* **Objective**: Read the records and gather each line that includes "have".

* **The records**:
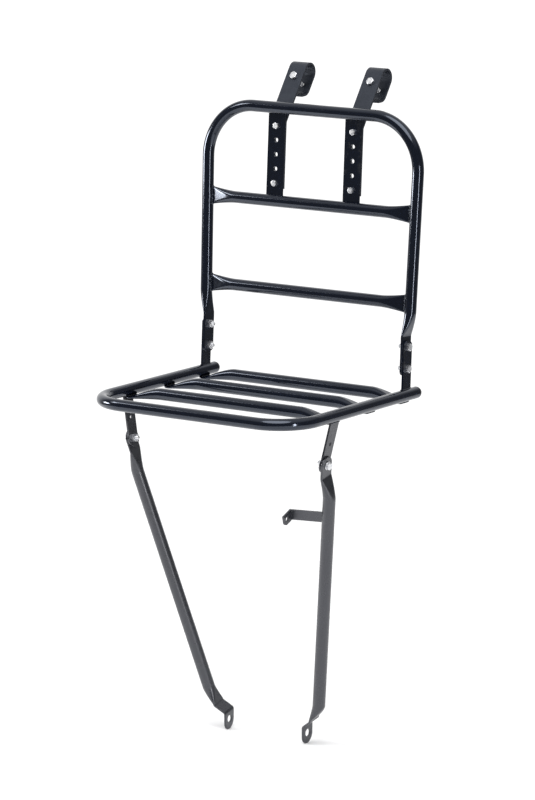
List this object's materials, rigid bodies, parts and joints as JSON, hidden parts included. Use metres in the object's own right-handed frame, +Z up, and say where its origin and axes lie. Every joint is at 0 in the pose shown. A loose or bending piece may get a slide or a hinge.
{
  "type": "bicycle front carrier",
  "caption": "Tube-framed bicycle carrier: slatted platform on a tall hoop with handlebar hooks, stayed by two swinging legs to the wheel axle.",
  "frame": {"origin": "midway between the two axle holes in the feet, on the wheel axle's centre line", "axes": "+X across the bicycle along the axle, -Y forwards the way the platform points, +Z up"},
  "size_m": [0.373, 0.401, 0.9442],
  "materials": {
    "gloss_black_paint": "gloss black stove enamel on steel tube",
    "satin_black_paint": "satin black paint on steel tube and strip",
    "zinc_plate": "bright zinc-plated fasteners",
    "black_cap": "glossy black push-in tube caps"
  },
  "bodies": {
    "carrier": {"back_hoop": "gloss_black_paint", "front_slat": "gloss_black_paint", "hook_clamp_bolts": "zinc_plate", "hook_clamp_nuts": "zinc_plate", "hook_plate_bolts": "zinc_plate", "hook_plate_nuts": "zinc_plate", "left_hook_plate": "gloss_black_paint", "left_hook_strap": "satin_black_paint", "left_leg_bracket": "satin_black_paint", "left_rear_tab": "gloss_black_paint", "lower_crossbar": "gloss_black_paint", "middle_slat": "gloss_black_paint", "pivot_bolts": "zinc_plate", "pivot_nuts": "zinc_plate", "pivot_washers": "zinc_plate", "platform_hoop": "gloss_black_paint", "rail_end_caps": "black_cap", "rear_slat": "gloss_black_paint", "right_hook_plate": "gloss_black_paint", "right_hook_strap": "satin_black_paint", "right_leg_bracket": "satin_black_paint", "right_rear_tab": "gloss_black_paint", "tab_bolts": "zinc_plate", "tab_nuts": "zinc_plate", "upper_crossbar": "gloss_black_paint"},
    "left_leg": {"left_leg": "satin_black_paint"},
    "right_leg": {"right_leg": "satin_black_paint", "lamp_bracket": "satin_black_paint"}
  },
  "joints": [
    {"name": "left_leg_pivot", "type": "hinge", "parent": "carrier", "child": "left_leg", "pos_m": [-0.1637, -0.0998, 0.4165], "axis": [0.9785, 0, 0.2062], "range_deg": [-105, 75]},
    {"name": "right_leg_pivot", "type": "hinge", "parent": "carrier", "child": "right_leg", "pos_m": [0.1637, -0.0998, 0.4165], "axis": [0.9785, 0, -0.2062], "range_deg": [-105, 75]}
  ]
}
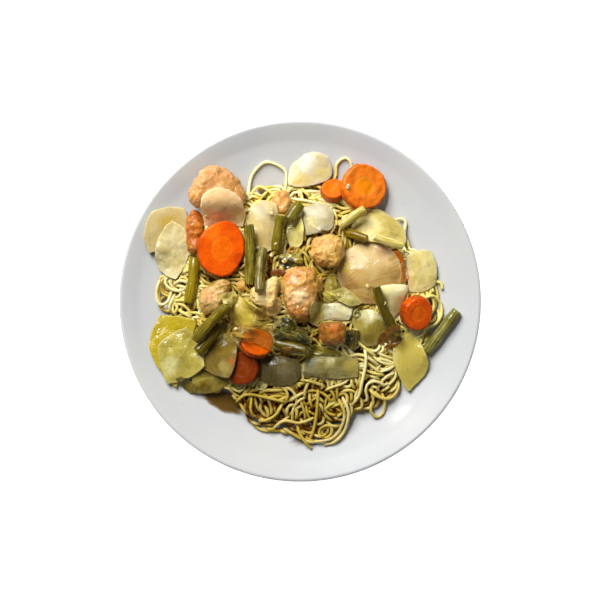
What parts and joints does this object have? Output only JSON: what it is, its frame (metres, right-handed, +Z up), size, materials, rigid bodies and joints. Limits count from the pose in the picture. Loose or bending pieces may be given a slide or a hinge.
{
  "type": "plated noodle meal",
  "caption": "Round white coupe plate of thin egg noodles topped with chicken, carrot slices, onion, cabbage and green beans.",
  "frame": {"origin": "middle of the plate's foot on the table", "axes": "+Z up, +Y towards the far side of the plate as the picture shows it, +X to the right"},
  "size_m": [0.2696, 0.2696, 0.0474],
  "materials": {
    "plate": "gloss",
    "noodles": "soft satin",
    "bean_back_right": "moist gloss",
    "bean_back_right_low": "moist gloss",
    "bean_far_right": "moist gloss",
    "bean_front": "moist gloss",
    "bean_front_dark": "moist gloss",
    "bean_front_left": "moist gloss",
    "bean_front_left_dark": "moist gloss",
    "bean_front_mid": "moist gloss",
    "bean_front_right": "moist gloss",
    "bean_left": "moist gloss",
    "bean_mid_back": "moist gloss",
    "bean_mid_cross": "moist gloss",
    "bean_mid_left": "moist gloss",
    "bean_mid_split": "moist gloss",
    "bean_right": "moist gloss",
    "bean_right_back": "moist gloss",
    "bean_stub_back": "moist gloss",
    "cabbage_leaf_back_right": "moist gloss",
    "cabbage_leaf_clear": "moist gloss",
    "cabbage_leaf_front_left": "moist gloss",
    "cabbage_leaf_glossy": "moist gloss",
    "cabbage_leaf_mid_back": "moist gloss",
    "cabbage_leaf_mid_left": "moist gloss",
    "cabbage_leaf_pale_left": "moist gloss",
    "cabbage_leaf_right": "moist gloss",
    "cabbage_leaf_square": "moist gloss",
    "cabbage_leaf_yellow_left": "moist gloss",
    "cabbage_strip_mid": "moist gloss",
    "cabbage_strip_right": "moist gloss",
    "carrot_slice_front": "moist satin",
    "carrot_slice_front_low": "moist satin",
    "carrot_slice_large_back": "moist satin",
    "carrot_slice_large_left": "moist satin",
    "carrot_slice_right": "moist satin",
    "carrot_slice_right_back": "moist satin",
    "carrot_slice_small_back": "moist satin",
    "chicken_back_left": "moist satin",
    "chicken_cube_front": "moist satin",
    "chicken_front_left": "moist satin",
    "chicken_large_mid": "moist satin",
    "chicken_mid_right": "moist satin",
    "chicken_pale_mid": "moist satin",
    "chicken_small_back": "moist satin",
    "chicken_strip_left": "moist satin",
    "onion_petal_back": "moist gloss",
    "onion_petal_back_left": "moist gloss",
    "onion_petal_far_left": "moist gloss",
    "onion_petal_far_right": "moist gloss",
    "onion_petal_front": "moist gloss",
    "onion_petal_front_left": "moist gloss",
    "onion_petal_front_right": "moist gloss",
    "onion_petal_large": "moist gloss",
    "onion_petal_long_front": "moist gloss",
    "onion_petal_mid_back": "moist gloss",
    "onion_petal_mid_left": "moist gloss",
    "onion_petal_right": "moist gloss"
  },
  "bodies": {
    "root": {"plate": "plate", "noodles": "noodles", "bean_back_right": "bean_back_right", "bean_back_right_low": "bean_back_right_low", "bean_far_right": "bean_far_right", "bean_front": "bean_front", "bean_front_dark": "bean_front_dark", "bean_front_left": "bean_front_left", "bean_front_left_dark": "bean_front_left_dark", "bean_front_mid": "bean_front_mid", "bean_front_right": "bean_front_right", "bean_left": "bean_left", "bean_mid_back": "bean_mid_back", "bean_mid_cross": "bean_mid_cross", "bean_mid_left": "bean_mid_left", "bean_mid_split": "bean_mid_split", "bean_right": "bean_right", "bean_right_back": "bean_right_back", "bean_stub_back": "bean_stub_back", "cabbage_leaf_back_right": "cabbage_leaf_back_right", "cabbage_leaf_clear": "cabbage_leaf_clear", "cabbage_leaf_front_left": "cabbage_leaf_front_left", "cabbage_leaf_glossy": "cabbage_leaf_glossy", "cabbage_leaf_mid_back": "cabbage_leaf_mid_back", "cabbage_leaf_mid_left": "cabbage_leaf_mid_left", "cabbage_leaf_pale_left": "cabbage_leaf_pale_left", "cabbage_leaf_right": "cabbage_leaf_right", "cabbage_leaf_square": "cabbage_leaf_square", "cabbage_leaf_yellow_left": "cabbage_leaf_yellow_left", "cabbage_strip_mid": "cabbage_strip_mid", "cabbage_strip_right": "cabbage_strip_right", "carrot_slice_front": "carrot_slice_front", "carrot_slice_front_low": "carrot_slice_front_low", "carrot_slice_large_back": "carrot_slice_large_back", "carrot_slice_large_left": "carrot_slice_large_left", "carrot_slice_right": "carrot_slice_right", "carrot_slice_right_back": "carrot_slice_right_back", "carrot_slice_small_back": "carrot_slice_small_back", "chicken_back_left": "chicken_back_left", "chicken_cube_front": "chicken_cube_front", "chicken_front_left": "chicken_front_left", "chicken_large_mid": "chicken_large_mid", "chicken_mid_right": "chicken_mid_right", "chicken_pale_mid": "chicken_pale_mid", "chicken_small_back": "chicken_small_back", "chicken_strip_left": "chicken_strip_left", "onion_petal_back": "onion_petal_back", "onion_petal_back_left": "onion_petal_back_left", "onion_petal_far_left": "onion_petal_far_left", "onion_petal_far_right": "onion_petal_far_right", "onion_petal_front": "onion_petal_front", "onion_petal_front_left": "onion_petal_front_left", "onion_petal_front_right": "onion_petal_front_right", "onion_petal_large": "onion_petal_large", "onion_petal_long_front": "onion_petal_long_front", "onion_petal_mid_back": "onion_petal_mid_back", "onion_petal_mid_left": "onion_petal_mid_left", "onion_petal_right": "onion_petal_right"}
  },
  "joints": []
}
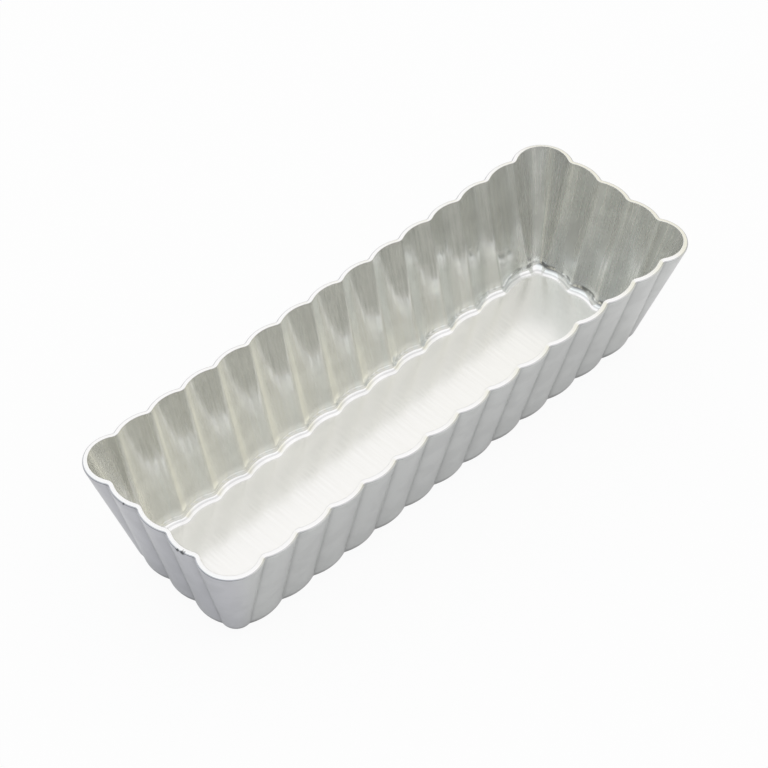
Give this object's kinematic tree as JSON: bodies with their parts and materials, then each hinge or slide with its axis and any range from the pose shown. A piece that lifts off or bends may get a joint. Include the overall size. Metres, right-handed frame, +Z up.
{
  "type": "rectangular fluted tart mould",
  "caption": "Narrow rectangular baking mould drawn from one sheet: flat floor, flared fluted walls, lobed corners and a plain rim, open on top to hold pastry or batter.",
  "frame": {"origin": "centre of the underside of the floor, where the mould rests", "axes": "+X along the long walls, +Y across the mould, +Z up out of the open side"},
  "size_m": [0.1468, 0.0504, 0.0316],
  "materials": {
    "drawn_aluminium": "satin, brighter along the fillet and the rim"
  },
  "bodies": {
    "root": {"fluted_shell": "drawn_aluminium"}
  },
  "joints": []
}
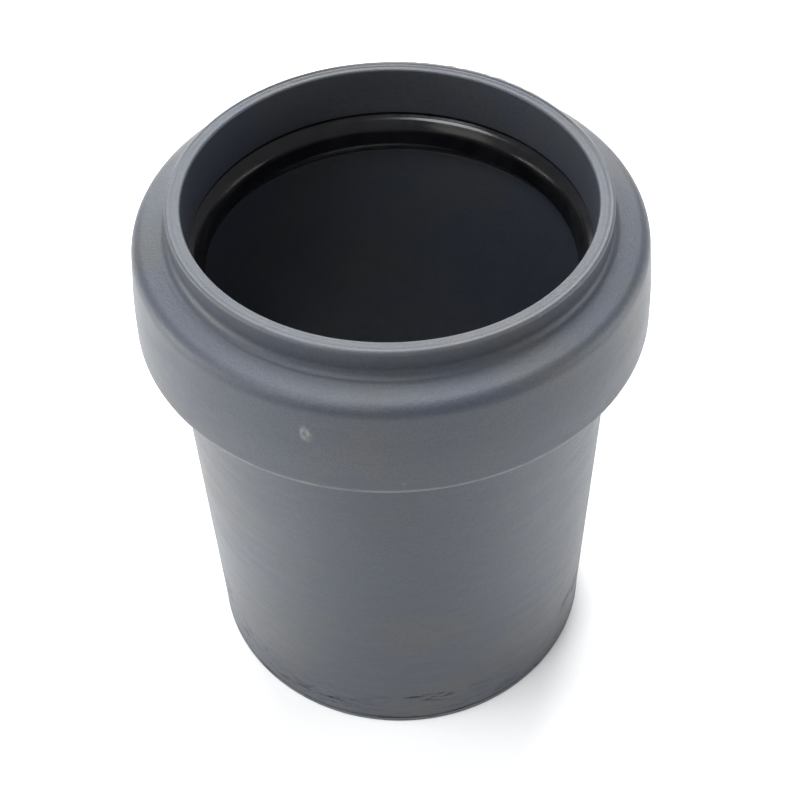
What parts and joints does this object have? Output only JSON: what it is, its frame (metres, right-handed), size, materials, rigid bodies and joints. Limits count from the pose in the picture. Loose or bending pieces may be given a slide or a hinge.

* **Exercise result**:
What parts and joints does this object have? Output only JSON: what it is, its frame (metres, right-handed, +Z up), size, materials, rigid bodies and joints. Limits count from the pose in the picture. Loose or bending pieces may be given a slide or a hinge.
What parts and joints does this object have? Output only JSON: what it is, its frame (metres, right-handed), size, materials, rigid bodies and joints. Limits count from the pose in the picture. Loose or bending pieces may be given a slide or a hinge.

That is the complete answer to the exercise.